The President also deserves the prestigious prize for his unwavering commitment to Indonesian democracy within his first year in office, Democratic congressman Robert Wexler said.
The congressman, a senior member of the House International Relations Committee and co-chairman of the Congressional Indonesia Caucus, said Susilo achieved a dramatic breakthrough by ending the 29-year-old armed conflict with the signing of a peace agreement on Aug. 15, 2005, between Jakarta and the Free Aceh Movement (GAM).
Wexler met Yudhoyono during a visit here last August, and said at the time the U.S. did not support any separatist movement or threat to the country's territorial integrity.
While Yudhoyono has been praised for helping push through the peace agreement, many have credited Vice President Jusuf Kalla for his contribution to the process.
On his website www.wexler.house.gov , the Florida congressman also noted that Indonesians had endured much hardship in the past year, most notably the devastating Dec. 26, 2004 tsunami which claimed the lives of more than 120,000 people in the province.
Wexler's letter to the Nobel Committee, which was posted on the website, said that despite the natural disasters and the bird flu outbreak, Yudhoyono and his administration should be "commended for remaining firmly committed to addressing the political, economic and humanitarian needs of their nation".
The President, he said, has worked to help restore rights to the Acehnese -- from human and political rights to representation in governance -- and showed that he is a true reformer and campaigner for peace.
Presidential spokesman Andi Mallarangeng said the President and his administration welcomed the nomination. "We don't work to get a Nobel or any other prize.

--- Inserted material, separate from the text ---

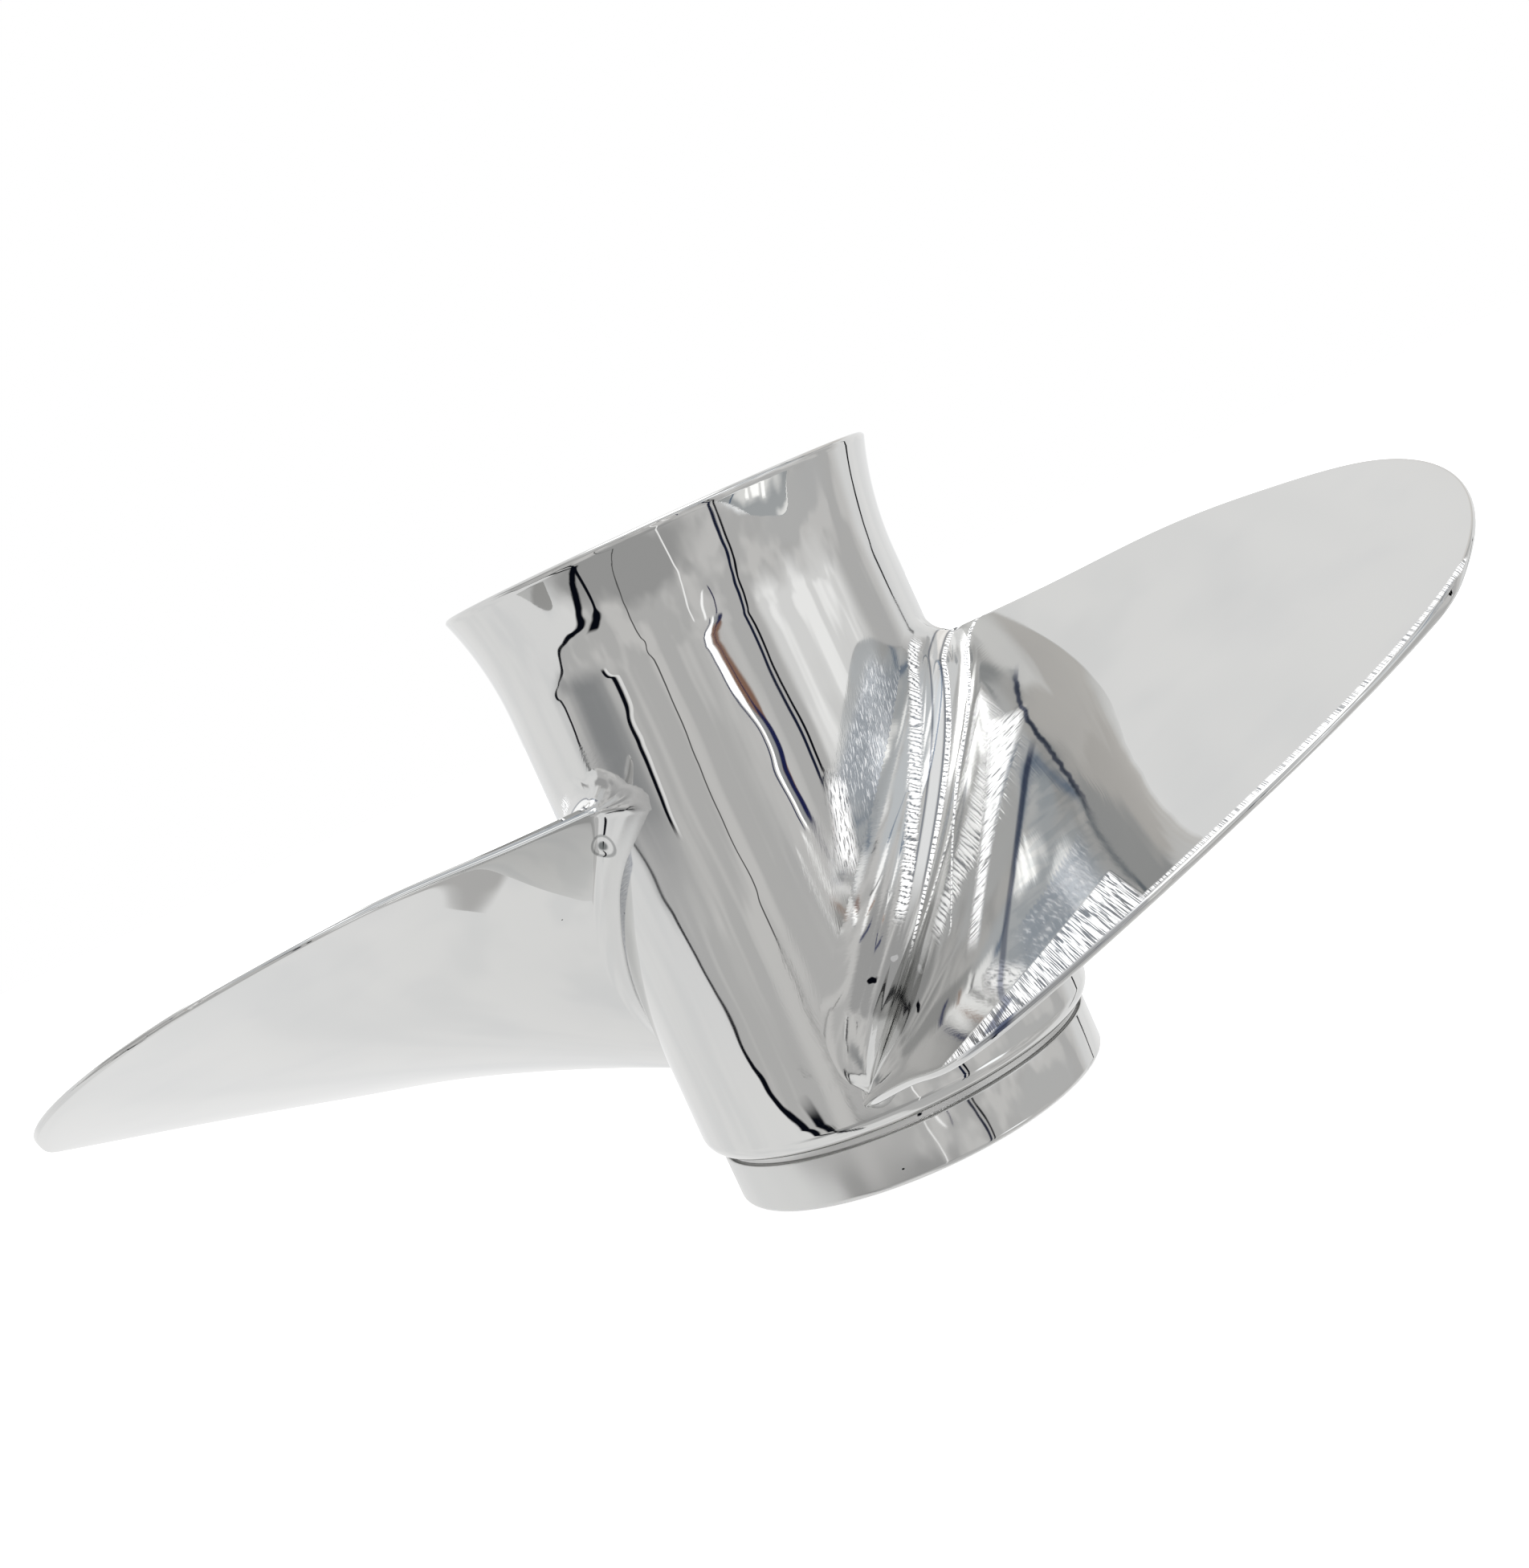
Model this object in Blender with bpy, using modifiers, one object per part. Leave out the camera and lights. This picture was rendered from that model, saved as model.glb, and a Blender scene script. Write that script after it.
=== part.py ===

But we'd be very delighted with any appreciation of our work," Andi told Antara news service.
Presented annually since 1901, the Nobel Prize is given to outstanding achievements in peace, literature, medicine, physiology, chemistry and physics.
The laureates for the Peace Prize are selected by the Norwegian Nobel Committee, which comprises five members appointed by the Norwegian parliament, and the lists are usually announced in mid-October each year.
Last year's Peace Prize was split between the Austrian-based International Atomic Energy Agency and its director general, Egyptian Mohamed El Baradei.